Honey berwarna merah dilakukan proses pengolahan dengan mempertahankan lapisan luar kulit sekitar 50-75% kemudian proses pengeringan sekitar 12-15 hari dengan rotasi teratur. Pengering mekanis dapat digunakan menjelang akhir proses untuk menjaga keseragaman kelembaban kopi. Honey berwarna hitam pengolahan dengan pengeringan 90-95% lapisan kulit luar biji kopi. Pengolahan ini membutuhkan waktu yang lebih lama yang membutuhkan sekitar 30 hari pengeringan.
Masyarakat Sumatera Selatan khususnya daerah Tanjung Sakti, Kabupaten Lahat telah menerapkan metode pengeringan semi basah. Hal ini karena para petani menilai bahwa dengan metode semi basah dapat mempercepat waktu pengeringan kopi. Pengeringan semi basah atau lebih dikenal dengan proses honey memiliki waktu pengeringan lebih lama jika dibandingkan dengan pengeringan kopi dengan metode basah penuh. Hal ini karena dipengaruhi oleh kandungan gula dan pektin yang tersisa pada lapisan mucilage pada kopi yang dapat mengikat air dengan kuat sehingga proses penguapan dari gabah kopi menjadi lebih lambat.

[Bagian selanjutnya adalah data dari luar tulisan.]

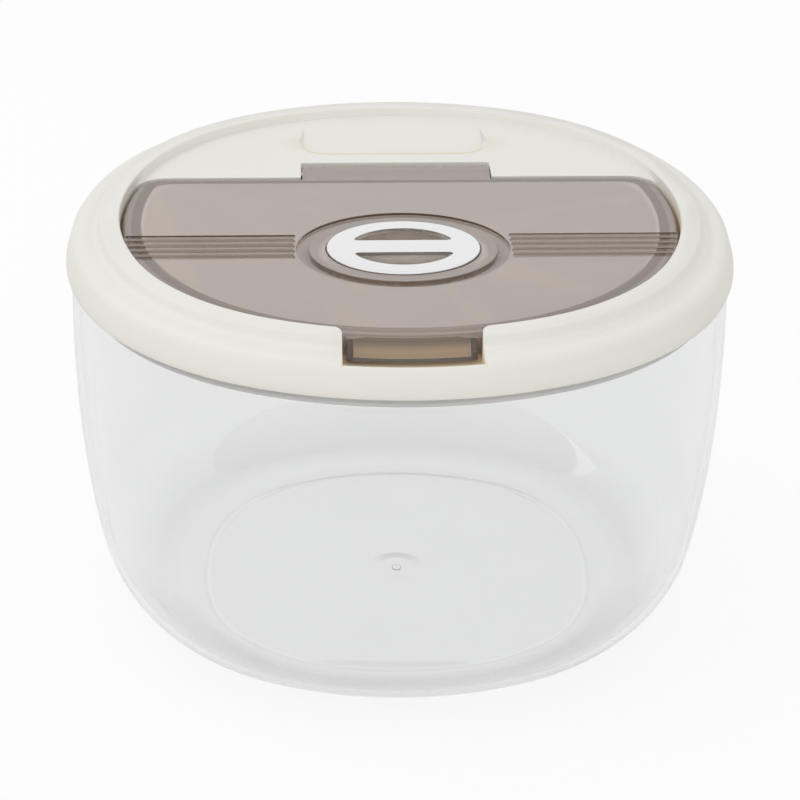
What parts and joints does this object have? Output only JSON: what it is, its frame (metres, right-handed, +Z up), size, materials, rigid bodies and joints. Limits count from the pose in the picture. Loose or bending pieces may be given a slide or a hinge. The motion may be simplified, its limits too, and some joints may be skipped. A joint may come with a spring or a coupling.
{
  "type": "vacuum seal canister",
  "caption": "Clear rounded food canister with a cream press-on lid, hinged smoke-coloured pouring flap and a sprung vent button under an oval grille ring.",
  "frame": {"origin": "middle of the foot's ring, on the surface that the canister stands on", "axes": "+Z up, +Y towards the flap's hinge, -Y towards the finger tab, +X to the right seen from the tab"},
  "size_m": [0.2192, 0.2192, 0.1401],
  "materials": {
    "clear_plastic": "clear polished moulded plastic",
    "cream_plastic": "satin moulded plastic",
    "pale_plastic": "smooth moulded plastic",
    "smoke_plastic": "smoke-brown translucent moulded plastic",
    "silicone": "soft matte silicone",
    "plated_metal": "bright plating",
    "steel": "drawn wire"
  },
  "bodies": {
    "bowl": {"bowl": "clear_plastic"},
    "lid": {"lid_cover": "cream_plastic", "lid_liner": "pale_plastic", "lid_gasket": "silicone", "hinge_pin": "steel"},
    "flap": {"flap": "smoke_plastic", "flap_liner": "pale_plastic", "flap_gasket": "silicone", "umbrella_valve": "silicone", "vent_spring": "steel"},
    "button": {"vent_button": "smoke_plastic", "vent_ring": "plated_metal", "button_stem": "smoke_plastic", "stem_seal": "silicone", "stem_clip": "steel"}
  },
  "joints": [
    {"name": "lid_lift", "type": "slide", "parent": "bowl", "child": "lid", "axis": [0, 0, 1], "range_m": [0, 0.06]},
    {"name": "flap_hinge", "type": "hinge", "parent": "lid", "child": "flap", "pos_m": [0, 0.04175, 0.1341], "axis": [-1, 0, 0], "range_deg": [0, 105]},
    {"name": "vent_press", "type": "slide", "parent": "flap", "child": "button", "axis": [0, 0, 1], "range_m": [-0.002, 0], "stiffness_N_per_m": 400, "deforming": ["vent_spring"]}
  ]
}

Berdasarkan penanganan pasca panen kopi, metode pengeringan semi basah merupakan pengeringan tepat untuk dilakukan oleh para petani karena kecepatan proses pengeringan, kemudahan operasional menunjukan metode pengeringan dengan risiko tingkat kerusakan yang rendah sehingga dapat meningkatkan kualitas kopi dan juga stabilitas harga kopi.